* _To do_
Reproduce the full listing that appears beneath this instruction exactly.

--- Start ---

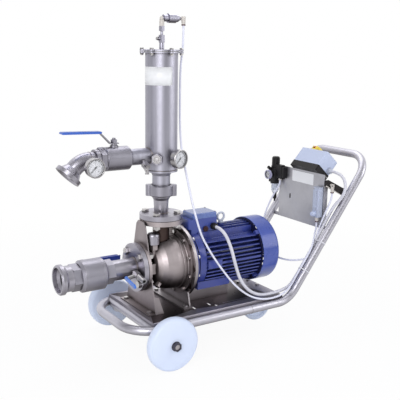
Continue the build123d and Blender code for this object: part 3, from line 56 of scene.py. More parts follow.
MID_X = (REAR_BEND_X + HANDLE_SLOPE * math.cos(HANDLE_RISE) + TUBE_R + COUPLING_END) / 2


def at(x, y, z):
    """Drawing millimetres to a point in the frame."""
    return Vector(((x - MID_X) / 1000, y / 1000, z / 1000))


# Camera
SENSOR = 36
FOCAL_PIXELS = 698.143
PICTURE_PIXELS = 400
CAMERA_PLACE = (-1299.76, -2250.64, 1136.99)
CAMERA_TURN = (-33.27, -12.26, 0.92)


def make_camera():
    yaw, pitch, roll = (math.radians(turn) for turn in CAMERA_TURN)
    back = Vector((math.sin(yaw) * math.cos(-pitch), -math.cos(yaw) * math.cos(-pitch), math.sin(-pitch)))
    right = Vector((math.cos(yaw), math.sin(yaw), 0))
    up = back.cross(right)
    turned_right = math.cos(roll) * right + math.sin(roll) * up
    turned_up = -math.sin(roll) * right + math.cos(roll) * up
    data = bpy.data.cameras.new("camera")
    data.sensor_width = SENSOR
    data.lens = SENSOR * FOCAL_PIXELS / PICTURE_PIXELS
    data.clip_end = 60
    camera = bpy.data.objects.new("camera", data)
    place = at(*CAMERA_PLACE)
    camera.matrix_world = Matrix((
        (turned_right.x, turned_up.x, back.x, place.x),
        (turned_right.y, turned_up.y, back.y, place.y),
        (turned_right.z, turned_up.z, back.z, place.z),
        (0, 0, 0, 1),
    ))
    bpy.context.scene.collection.objects.link(camera)
    bpy.context.scene.camera = camera


make_camera()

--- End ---

* _Reply to the exercise_
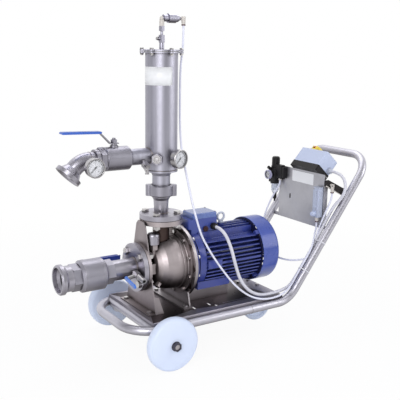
Continue the build123d and Blender code for this object: part 3, from line 56 of scene.py. More parts follow.
MID_X = (REAR_BEND_X + HANDLE_SLOPE * math.cos(HANDLE_RISE) + TUBE_R + COUPLING_END) / 2


def at(x, y, z):
    """Drawing millimetres to a point in the frame."""
    return Vector(((x - MID_X) / 1000, y / 1000, z / 1000))


# Camera
SENSOR = 36
FOCAL_PIXELS = 698.143
PICTURE_PIXELS = 400
CAMERA_PLACE = (-1299.76, -2250.64, 1136.99)
CAMERA_TURN = (-33.27, -12.26, 0.92)


def make_camera():
    yaw, pitch, roll = (math.radians(turn) for turn in CAMERA_TURN)
    back = Vector((math.sin(yaw) * math.cos(-pitch), -math.cos(yaw) * math.cos(-pitch), math.sin(-pitch)))
    right = Vector((math.cos(yaw), math.sin(yaw), 0))
    up = back.cross(right)
    turned_right = math.cos(roll) * right + math.sin(roll) * up
    turned_up = -math.sin(roll) * right + math.cos(roll) * up
    data = bpy.data.cameras.new("camera")
    data.sensor_width = SENSOR
    data.lens = SENSOR * FOCAL_PIXELS / PICTURE_PIXELS
    data.clip_end = 60
    camera = bpy.data.objects.new("camera", data)
    place = at(*CAMERA_PLACE)
    camera.matrix_world = Matrix((
        (turned_right.x, turned_up.x, back.x, place.x),
        (turned_right.y, turned_up.y, back.y, place.y),
        (turned_right.z, turned_up.z, back.z, place.z),
        (0, 0, 0, 1),
    ))
    bpy.context.scene.collection.objects.link(camera)
    bpy.context.scene.camera = camera


make_camera()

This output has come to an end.